=== DATASET EXTRACT ===
==*==

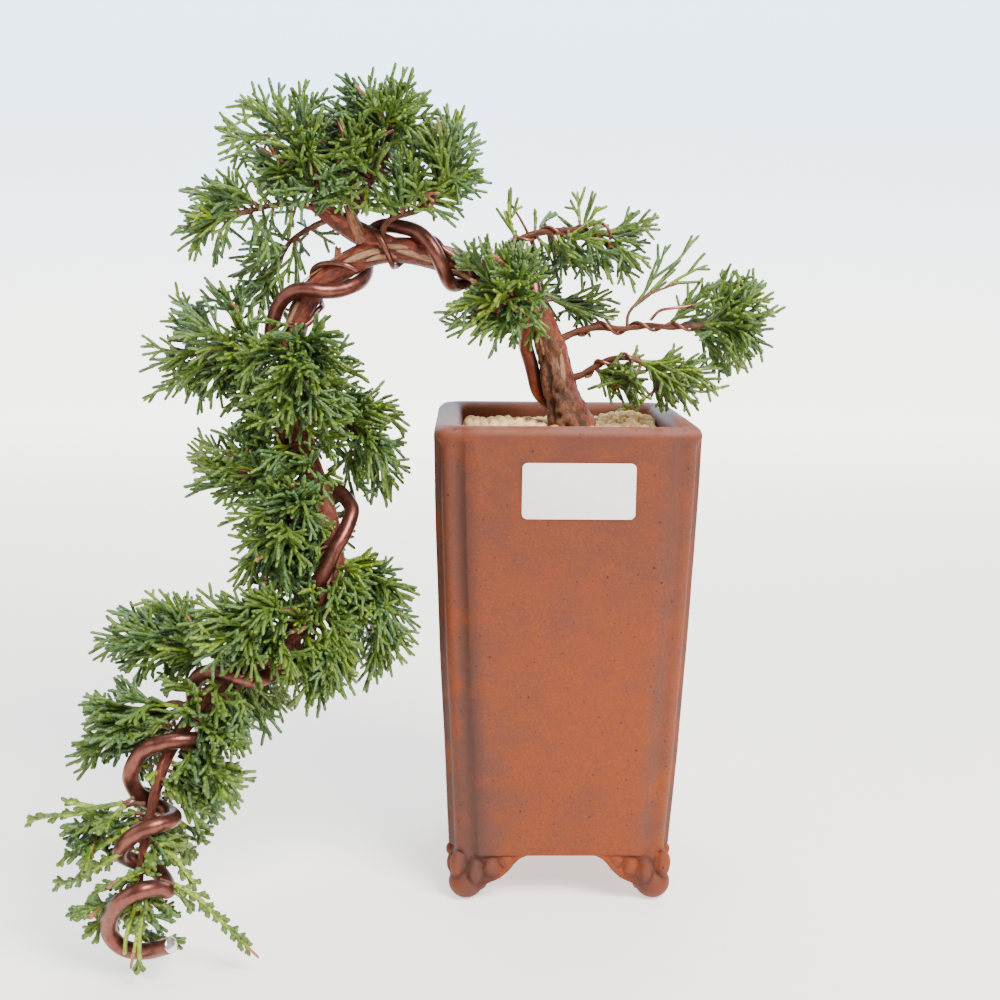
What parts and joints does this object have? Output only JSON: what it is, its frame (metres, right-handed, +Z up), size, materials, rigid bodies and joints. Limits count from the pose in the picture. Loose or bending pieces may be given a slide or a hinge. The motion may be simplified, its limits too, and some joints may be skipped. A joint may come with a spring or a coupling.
{
  "type": "potted juniper bonsai",
  "caption": "Cascade juniper bonsai: a wired trunk arches over the rim of a tall square stoneware pot on clawed feet and hangs down beside it, clothed in sprays of foliage.",
  "frame": {"origin": "centre of the bounding box, on the floor that the pot's feet stand on", "axes": "+Z up, -Y towards the front of the pot, +X to the right of someone who faces that front; the cascade hangs on the -X side"},
  "size_m": [0.259, 0.1496, 0.3002],
  "materials": {
    "stoneware": "unglazed reddish-brown stoneware, faintly sheened, with dark specks",
    "pumice": "cream and tan grains, dry",
    "old_bark": "grey-brown fibrous bark with a knot",
    "bark": "red-brown live bark, cleaned and slightly shiny, with pale peeling strips",
    "bough_bark": "brown scaly bark",
    "anodised_wire": "copper-brown anodised aluminium wire",
    "juniper_leaf": "matt green scale-leaf sprays"
  },
  "bodies": {
    "root": {"apex_limb": "bough_bark", "cascade_back": "juniper_leaf", "cascade_front": "juniper_leaf", "cascade_left_mid": "juniper_leaf", "cascade_left_top": "juniper_leaf", "cascade_middle": "bark", "cascade_right": "juniper_leaf", "cascade_tail": "bark", "cascade_turn": "bark", "cascade_upper": "bark", "crown_back": "juniper_leaf", "crown_bough": "bough_bark", "crown_left": "juniper_leaf", "crown_left_bough": "bough_bark", "crown_right": "juniper_leaf", "crown_right_bough": "bough_bark", "crown_top": "juniper_leaf", "hanging_bough": "bough_bark", "hanging_spray": "juniper_leaf", "left_bough": "bough_bark", "left_spray": "juniper_leaf", "low_left": "juniper_leaf", "low_right": "juniper_leaf", "low_right_bough": "bough_bark", "low_right_side": "juniper_leaf", "middle_back": "juniper_leaf", "middle_front": "juniper_leaf", "pot": "stoneware", "right_bough": "bough_bark", "right_spray": "juniper_leaf", "right_sprig": "juniper_leaf", "shoulder": "juniper_leaf", "shoulder_back": "juniper_leaf", "shoulder_right": "juniper_leaf", "soil": "pumice", "tail_back": "juniper_leaf", "tail_left": "juniper_leaf", "tail_tip": "juniper_leaf", "thin_wire_1": "anodised_wire", "thin_wire_2": "anodised_wire", "trunk_arch": "bark", "trunk_base": "old_bark", "turn_back": "juniper_leaf", "turn_front": "juniper_leaf", "turn_left": "juniper_leaf", "turn_right": "juniper_leaf", "turn_under": "juniper_leaf", "upper_right": "juniper_leaf", "upper_right_bough": "bough_bark", "upright_sprig": "juniper_leaf", "wire_1": "anodised_wire", "wire_2": "anodised_wire", "wire_3": "anodised_wire", "wire_4": "anodised_wire", "wire_5": "anodised_wire", "wire_6": "anodised_wire", "wire_on_low_right_bough": "anodised_wire", "wire_on_right_bough": "anodised_wire", "wire_on_upper_right_bough": "anodised_wire"}
  },
  "joints": []
}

==*==

=== EXERCISE TASK ===
Reproduce all the data word for word.

=== RESULT OF THE EXERCISE ===
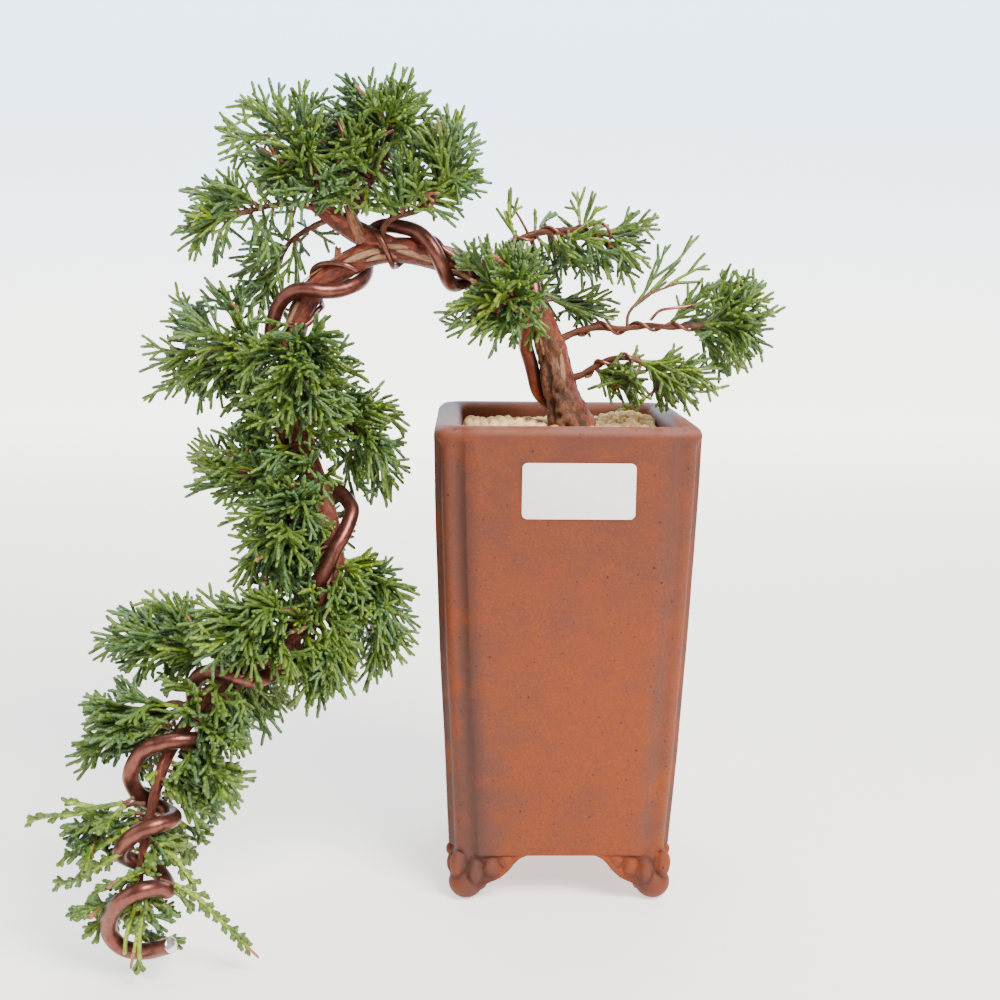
What parts and joints does this object have? Output only JSON: what it is, its frame (metres, right-handed, +Z up), size, materials, rigid bodies and joints. Limits count from the pose in the picture. Loose or bending pieces may be given a slide or a hinge. The motion may be simplified, its limits too, and some joints may be skipped. A joint may come with a spring or a coupling.
{
  "type": "potted juniper bonsai",
  "caption": "Cascade juniper bonsai: a wired trunk arches over the rim of a tall square stoneware pot on clawed feet and hangs down beside it, clothed in sprays of foliage.",
  "frame": {"origin": "centre of the bounding box, on the floor that the pot's feet stand on", "axes": "+Z up, -Y towards the front of the pot, +X to the right of someone who faces that front; the cascade hangs on the -X side"},
  "size_m": [0.259, 0.1496, 0.3002],
  "materials": {
    "stoneware": "unglazed reddish-brown stoneware, faintly sheened, with dark specks",
    "pumice": "cream and tan grains, dry",
    "old_bark": "grey-brown fibrous bark with a knot",
    "bark": "red-brown live bark, cleaned and slightly shiny, with pale peeling strips",
    "bough_bark": "brown scaly bark",
    "anodised_wire": "copper-brown anodised aluminium wire",
    "juniper_leaf": "matt green scale-leaf sprays"
  },
  "bodies": {
    "root": {"apex_limb": "bough_bark", "cascade_back": "juniper_leaf", "cascade_front": "juniper_leaf", "cascade_left_mid": "juniper_leaf", "cascade_left_top": "juniper_leaf", "cascade_middle": "bark", "cascade_right": "juniper_leaf", "cascade_tail": "bark", "cascade_turn": "bark", "cascade_upper": "bark", "crown_back": "juniper_leaf", "crown_bough": "bough_bark", "crown_left": "juniper_leaf", "crown_left_bough": "bough_bark", "crown_right": "juniper_leaf", "crown_right_bough": "bough_bark", "crown_top": "juniper_leaf", "hanging_bough": "bough_bark", "hanging_spray": "juniper_leaf", "left_bough": "bough_bark", "left_spray": "juniper_leaf", "low_left": "juniper_leaf", "low_right": "juniper_leaf", "low_right_bough": "bough_bark", "low_right_side": "juniper_leaf", "middle_back": "juniper_leaf", "middle_front": "juniper_leaf", "pot": "stoneware", "right_bough": "bough_bark", "right_spray": "juniper_leaf", "right_sprig": "juniper_leaf", "shoulder": "juniper_leaf", "shoulder_back": "juniper_leaf", "shoulder_right": "juniper_leaf", "soil": "pumice", "tail_back": "juniper_leaf", "tail_left": "juniper_leaf", "tail_tip": "juniper_leaf", "thin_wire_1": "anodised_wire", "thin_wire_2": "anodised_wire", "trunk_arch": "bark", "trunk_base": "old_bark", "turn_back": "juniper_leaf", "turn_front": "juniper_leaf", "turn_left": "juniper_leaf", "turn_right": "juniper_leaf", "turn_under": "juniper_leaf", "upper_right": "juniper_leaf", "upper_right_bough": "bough_bark", "upright_sprig": "juniper_leaf", "wire_1": "anodised_wire", "wire_2": "anodised_wire", "wire_3": "anodised_wire", "wire_4": "anodised_wire", "wire_5": "anodised_wire", "wire_6": "anodised_wire", "wire_on_low_right_bough": "anodised_wire", "wire_on_right_bough": "anodised_wire", "wire_on_upper_right_bough": "anodised_wire"}
  },
  "joints": []
}